Observations (Paras 11–23)

  • The State argued that its order was based on scrutiny of returns under Section 61 and not directly on central investigation materials. The order preceded the central proceedings (impugned order: 28.06.2022; central demand notice: 24.03.2023).

  • The Court noted that since central proceedings commenced only after the State’s order, Section 6(2)(b) was not violated. The CBIC circular requiring the same authority to complete proceedings did not apply.

  • The impugned order recorded that notices (ASMT-10, reminders, DRC-01) were issued and ignored by the petitioner. Hence, the plea of denial of hearing was not sustainable.

  • The Court distinguished Tata Projects Ltd. (2025), where absence of SCN led to violation of Section 75(4).

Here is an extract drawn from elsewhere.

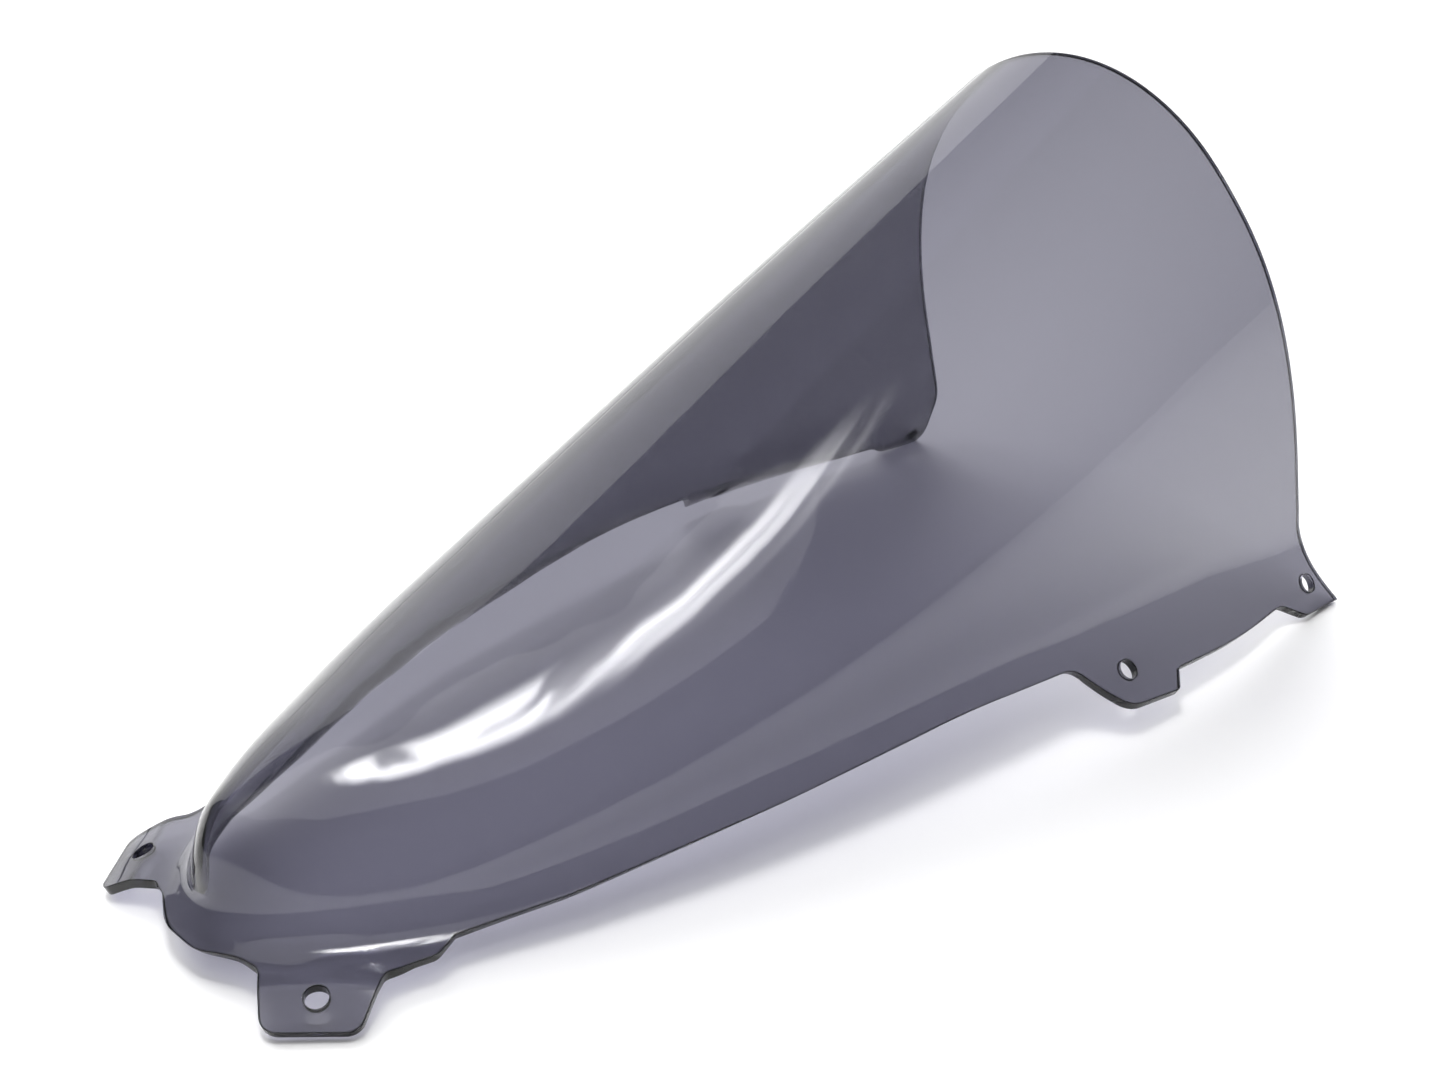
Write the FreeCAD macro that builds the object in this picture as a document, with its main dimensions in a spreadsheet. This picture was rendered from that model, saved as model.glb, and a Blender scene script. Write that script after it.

Here, notices and opportunity for hearing were undisputedly given, but the petitioner failed to respond.


Judgment (Paras 24–29)

The Court dismissed the writ petition, holding that:

  • The State order was validly passed under Section 61 and Section 74.

  • No jurisdictional overlap existed since central proceedings began much later.

  • Principles of natural justice were followed as notices and hearing were provided.

  • The petitioner was free to pursue statutory appeal, with the Appellate Authority to consider limitation sympathetically since the petitioner pursued writ remedy.


Table of Cases Referred

Case Court & Citation Ratio / Verdict
Tata Projects Ltd. v. Union of India (CWJC 7830/2024, Patna HC, 29.01.2025) Patna High Court Order quashed since no SCN or hearing was provided, violating Section 75(4). Distinguished in present case as SCN and hearing were evident.

Between Fine Lines

For businesses, this case highlights that once a State GST authority initiates assessment based on return scrutiny, the later commencement of central proceedings does not nullify the State’s order. Taxpayers must actively respond to notices; silence will be taken as waiver of their rights. The plea of double jeopardy or lack of hearing will not succeed where notices are served but ignored.

Disclaimer – “The above summary is for academic purpose only; not formal legal opinion. Seek professional opinion before application. Author or publisher or website shall not be responsible for any usage in any form.”